The sum of 4.5 and one-third a number is equal to at most 38.9. What are all the possible values of the number? How would you write an inequality that could be used to solve this problem?

To solve the problem, let's define the number as \( n \).

We need to express the relationship given in the problem mathematically. The problem states that the sum of 4.5 and one-third of the number is at most 38.9.

Mathematically, this can be written as:
\[ 4.5 + \frac{1}{3}n \leq 38.9 \]

Now, let's match this inequality with the options provided:
- Option A: \( \frac{1}{5}n + 4.5 > 38.9 \)
This is incorrect because it does not match the requirement given in the problem.

- Option B: \( 4.5 + \frac{1}{3} + n < 38.9 \)
This is incorrect because it incorrectly adds one-third directly, and does not match the requirement correctly.

- Option C: \( \frac{1}{3}n + 4.5 = 38.9 \)
This is incorrect because it considers the relationship as an equality rather than an inequality.

- Option D: \( \frac{1}{3}n + 4.5 < 38.9 \)
This is the closest option but note the problem stated "at most" which implies \( \leq \). Hence it should ideally be \( \leq \).

However, based on the options given, there is no perfect match, but Option D is the most reasonable choice and would ideally be \( \frac{1}{3}n + 4.5 \leq 38.9 \).

Next, solving for \( n \):
\[ \frac{1}{3}n + 4.5 \leq 38.9 \]

First, subtract 4.5 from both sides:
\[ \frac{1}{3}n \leq 38.9 - 4.5 \]
\[ \frac{1}{3}n \leq 34.4 \]

Then, multiply both sides by 3:
\[ n \leq 34.4 \times 3 \]
\[ n \leq 103.2 \]

So, the possible values of the number \( n \) are:
\[ n \leq 103.2 \]

The correct inequality to solve would ideally be: \( \frac{1}{3}n + 4.5 \leq 38.9 \).

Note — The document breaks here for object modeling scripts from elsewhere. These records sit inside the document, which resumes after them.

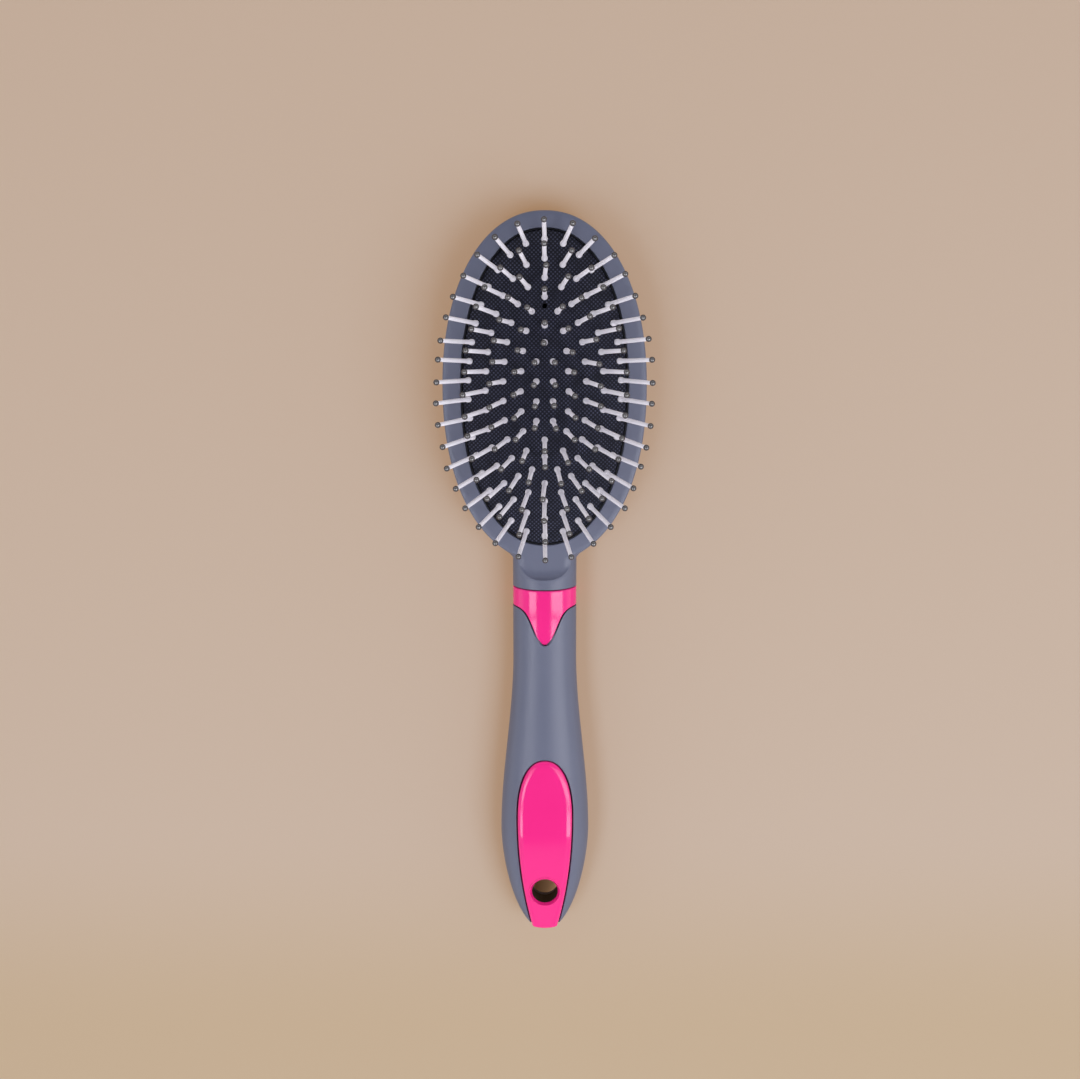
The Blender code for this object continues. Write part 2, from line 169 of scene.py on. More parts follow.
def dress(piece, body, slot, material, *nodes):
    piece.data.materials.clear()
    piece.data.materials.append(material)
    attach(piece, body)
    if nodes:
        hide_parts(*nodes)


# camera at the photograph's angle

camera = {
    "lens": 54.51, "sensor": 36,
    "place": (-0.00093, 0.10695, 0.53488),
    "tilt": (-10.03, 0.064, -0.05),  # degrees
}


def placeCamera():
    data = bpy.data.cameras.new("photoCamera")
    data.lens = camera["lens"]
    data.sensor_width = camera["sensor"]
    view = bpy.data.objects.new("photoCamera", data)
    view.location = camera["place"]
    view.rotation_mode = "ZYX"
    view.rotation_euler = [math.radians(angle) for angle in camera["tilt"]]
    stageCollection.objects.link(view)
    bpy.context.scene.camera = view


placeCamera()
print("camera placed")


# shader groups that several finishes share

def newGroup(name, inputs, outputs):
    group = bpy.data.node_groups.new(name, "ShaderNodeTree")
    kind = "NodeSocketFloat"
    for socketName, value in inputs:
        socket = group.interface.new_socket(socketName, in_out="INPUT", socket_type=kind)
        socket.default_value = value
    for socketName in outputs:
        group.interface.new_socket(socketName, in_out="OUTPUT", socket_type=kind)
    return group, group.nodes.new("NodeGroupInput"), group.nodes.new("NodeGroupOutput")


def feed(tree, values, sockets):
    # each value is a socket to link, or else a number or a tone
    for value, socket in zip(values, sockets):
        if isinstance(value, bpy.types.NodeSocket):
            tree.links.new(value, socket)
        elif isinstance(value, tuple):
            socket.default_value = (*value, 1)
        else:
            socket.default_value = value


def mathNode(tree, operation, *values):
    node = tree.nodes.new("ShaderNodeMath")
    node.operation = operation
    feed(tree, values, node.inputs)
    return node.outputs[0]


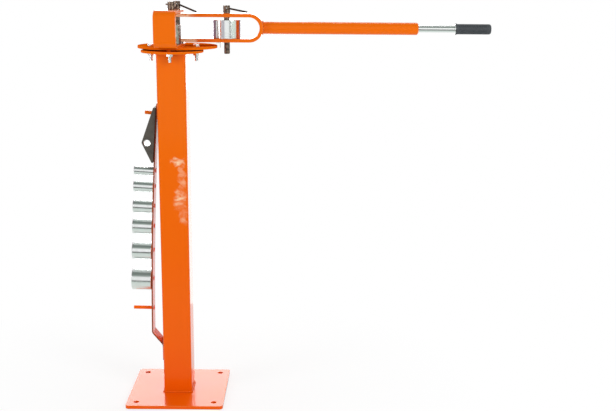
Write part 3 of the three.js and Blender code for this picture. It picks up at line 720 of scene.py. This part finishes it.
def make_bolts():
    thread = threaded_bar("thread_pattern", BOLT_TIP, THREAD_TOP)
    nut_foot = COLUMN_TOP - NUT_HEIGHT
    nut = hexagon("nut_pattern", nut_foot, COLUMN_TOP, ("bottom", "top"))
    cut(nut, bore(BOLT_RADIUS + 0.05, nut_foot, COLUMN_TOP, flare=0.8))
    for side, (x, y, seat) in BOLTS.items():
        bolt = hexagon(f"hex_bolt_{side}", seat, seat + BOLT_HEAD, ("top",))
        shank = bar_profile(BOLT_RADIUS, THREAD_TOP - 0.5, seat + 2)
        combine(bolt, turned("shank", shank, 48, rounding=0), "UNION")
        combine(bolt, copied(thread, "thread", Matrix()), "UNION")
        hand_in(smooth(place(bolt, at(x, y, 0))), upright_zinc, "pedestal", f"flange_bolt_{side}")
        hand_in(smooth(copied(nut, f"hex_nut_{side}", at(x, y, 0))), upright_zinc, "pedestal",
                f"flange_nut_{side}")
    for pattern in (thread, nut):
        bpy.data.objects.remove(pattern)


def rounded_square(half, corner, level):
    """A square with rounded corners, seen from above, as points at one level."""
    centre = half - corner
    points = []
    for quarter in range(4):
        turn = quarter * math.pi / 2
        middle = Matrix.Rotation(turn, 2) @ Vector((centre, centre))
        points += arc(middle, corner, turn, turn + math.pi / 2, 6)
    return [(x, y, level) for x, y in points]


def make_column_welds():
    """A bead round each end of the column, sunk into the corner that it fills."""
    for name, radius, out, level in (("column_foot_weld", 2.9, 0.9, PLATE_THICKNESS + 1.2),
                                     ("column_top_weld", 3.0, 1.2, COLUMN_TOP - 1.2)):
        path = rounded_square(COLUMN_WIDTH / 2 + out, COLUMN_CORNER + out, level)
        hand_in(bead(name, path, radius), orange, "pedestal")


# Head

def bore_legs(strap, reaches, height, thickness):
    """Bores both legs of a bent strap for its pins."""
    for x in reaches:
        for bottom in (0, height - thickness):
            cut(strap, bore(BORE_RADIUS, bottom, bottom + thickness, x))


def make_u_frame():
    strap = bent_strap("u_frame_strap", FRAME_REACH, FRAME_HEIGHT, FRAME_THICKNESS,
                       FRAME_BEND, 10)
    bore_legs(strap, (0, FIXED_PIN_REACH), FRAME_HEIGHT, FRAME_THICKNESS)
    front = Vector(BOLTS["front"][:2]) - Vector(CENTRE_PIN)
    front = Matrix.Rotation(-FRAME_HEADING, 2) @ front
    cut(strap, bore(BOLT_RADIUS + FIT, 0, FRAME_THICKNESS, *front))
    place(strap, at(*CENTRE_PIN, TABLE_TOP, FRAME_HEADING))
    hand_in(smooth(strap), orange, "pedestal", "u_frame")


def make_arm():
    arm = bent_strap("lever_arm_strap", ARM_REACH, ARM_HEIGHT, ARM_THICKNESS, ARM_HEIGHT / 2, 20)
    bore_legs(arm, (0, FOLLOWER_PIN_REACH), ARM_HEIGHT, ARM_THICKNESS)
    place(arm, at(*CENTRE_PIN, ARM_BOTTOM))
    hand_in(smooth(arm), glare_patched_orange, "arm", "swing_arm")


def make_pointer():
    low, high = (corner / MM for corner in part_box("angle_pointer"))
    pointer = block("angle_pointer_bracket", (low.x, low.y, high.z - POINTER_THICKNESS), high)
    inner = high.x - POINTER_THICKNESS
    with editing(pointer, "FACE", "SELECT"):
        bpy.ops.mesh.bisect(plane_co=mm(inner, 0, 0), plane_no=(1, 0, 0))
        pick("faces", lambda spot, way: way.z < -0.9 and spot.x > inner)
        draw_out((0, 0, low.z - high.z + POINTER_THICKNESS))
        tidy()
        bpy.ops.mesh.select_mode(type="EDGE")
        pick("edges", lambda spot, way: abs(way.y) > 0.9 and spot.x > high.x - 0.1
             and spot.z > high.z - 0.1)
        bpy.ops.mesh.bevel(offset=POINTER_BEND * MM, segments=5, affect="EDGES")
    hand_in(smooth(soften(pointer, 0.4)), upright_zinc, "arm", "angle_pointer")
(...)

CHOOSE ONE THAT IS THE CLOSEST TO THE CORRECT ANSWER

Given the choices and the need to choose the closest one to the correct inequality, the best option would be:

D. \(\frac{1}{3}n + 4.5 < 38.9\)

Even though it uses "<" instead of "≤", it is the closest representation of the relationship described in the problem.